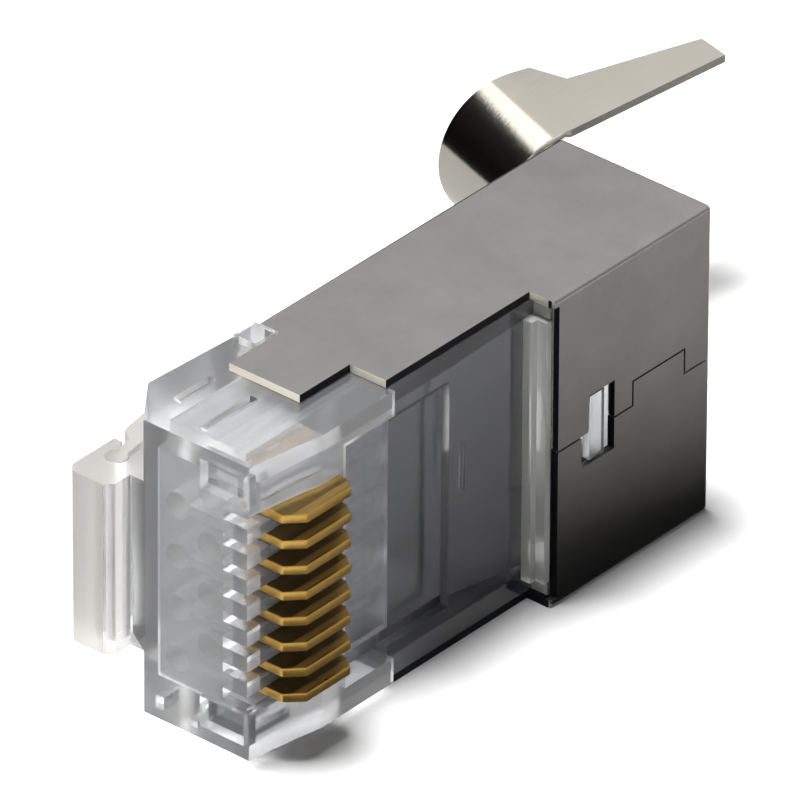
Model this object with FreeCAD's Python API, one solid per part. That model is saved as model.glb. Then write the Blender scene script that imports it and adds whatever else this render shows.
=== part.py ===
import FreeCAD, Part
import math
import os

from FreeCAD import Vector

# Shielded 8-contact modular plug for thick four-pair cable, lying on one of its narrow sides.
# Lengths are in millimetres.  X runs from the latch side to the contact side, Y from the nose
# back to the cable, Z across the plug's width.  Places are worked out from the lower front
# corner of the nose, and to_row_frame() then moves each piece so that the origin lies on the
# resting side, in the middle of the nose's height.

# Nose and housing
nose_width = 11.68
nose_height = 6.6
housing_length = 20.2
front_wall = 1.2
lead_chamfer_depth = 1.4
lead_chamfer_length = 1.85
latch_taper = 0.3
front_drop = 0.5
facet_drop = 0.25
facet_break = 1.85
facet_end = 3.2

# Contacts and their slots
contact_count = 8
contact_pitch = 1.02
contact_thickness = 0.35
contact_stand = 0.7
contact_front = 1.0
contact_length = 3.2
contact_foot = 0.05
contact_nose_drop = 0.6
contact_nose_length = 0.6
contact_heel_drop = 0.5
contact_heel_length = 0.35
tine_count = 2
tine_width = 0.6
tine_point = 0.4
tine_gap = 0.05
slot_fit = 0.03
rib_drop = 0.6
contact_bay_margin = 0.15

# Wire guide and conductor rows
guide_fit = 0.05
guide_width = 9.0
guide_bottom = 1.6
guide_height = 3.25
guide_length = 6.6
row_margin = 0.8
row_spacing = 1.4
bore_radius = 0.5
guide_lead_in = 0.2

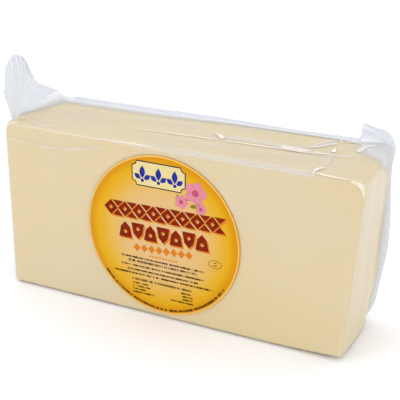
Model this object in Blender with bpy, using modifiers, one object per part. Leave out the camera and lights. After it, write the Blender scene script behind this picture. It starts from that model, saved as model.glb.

+ + + + + + +

_What is needed_:
Reproduce the entire listing word for word.

_Answer for this exercise_:
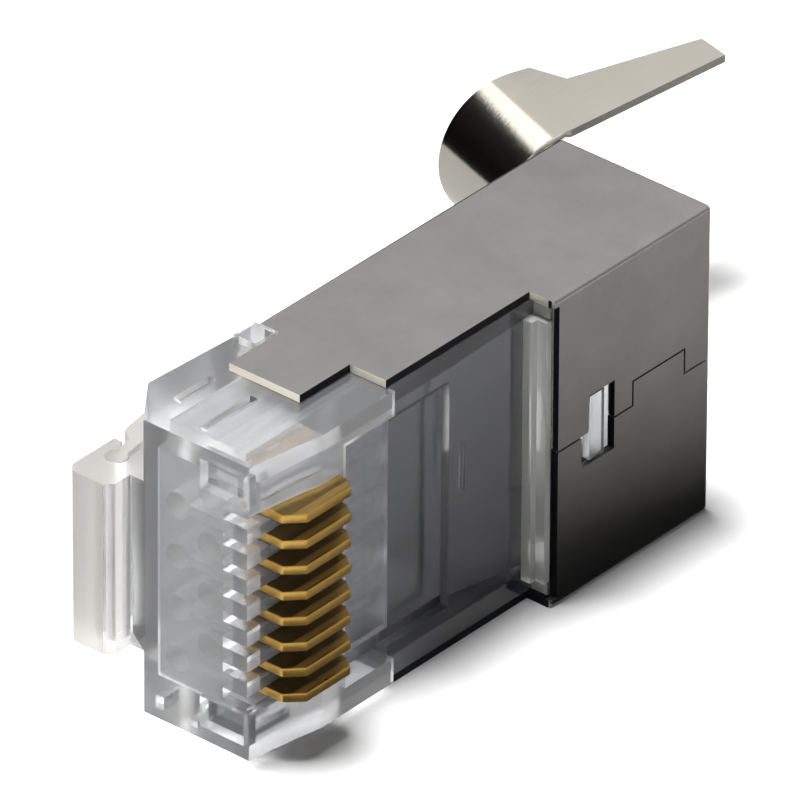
Model this object with FreeCAD's Python API, one solid per part. That model is saved as model.glb. Then write the Blender scene script that imports it and adds whatever else this render shows.
=== part.py ===
import FreeCAD, Part
import math
import os

from FreeCAD import Vector

# Shielded 8-contact modular plug for thick four-pair cable, lying on one of its narrow sides.
# Lengths are in millimetres.  X runs from the latch side to the contact side, Y from the nose
# back to the cable, Z across the plug's width.  Places are worked out from the lower front
# corner of the nose, and to_row_frame() then moves each piece so that the origin lies on the
# resting side, in the middle of the nose's height.

# Nose and housing
nose_width = 11.68
nose_height = 6.6
housing_length = 20.2
front_wall = 1.2
lead_chamfer_depth = 1.4
lead_chamfer_length = 1.85
latch_taper = 0.3
front_drop = 0.5
facet_drop = 0.25
facet_break = 1.85
facet_end = 3.2

# Contacts and their slots
contact_count = 8
contact_pitch = 1.02
contact_thickness = 0.35
contact_stand = 0.7
contact_front = 1.0
contact_length = 3.2
contact_foot = 0.05
contact_nose_drop = 0.6
contact_nose_length = 0.6
contact_heel_drop = 0.5
contact_heel_length = 0.35
tine_count = 2
tine_width = 0.6
tine_point = 0.4
tine_gap = 0.05
slot_fit = 0.03
rib_drop = 0.6
contact_bay_margin = 0.15

# Wire guide and conductor rows
guide_fit = 0.05
guide_width = 9.0
guide_bottom = 1.6
guide_height = 3.25
guide_length = 6.6
row_margin = 0.8
row_spacing = 1.4
bore_radius = 0.5
guide_lead_in = 0.2

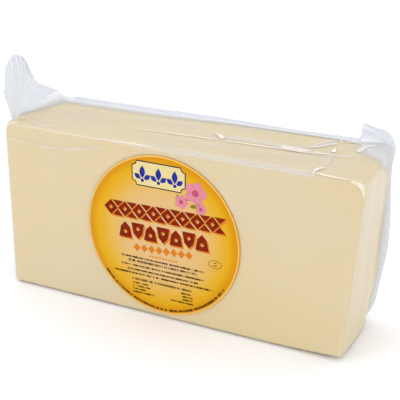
Model this object in Blender with bpy, using modifiers, one object per part. Leave out the camera and lights. After it, write the Blender scene script behind this picture. It starts from that model, saved as model.glb.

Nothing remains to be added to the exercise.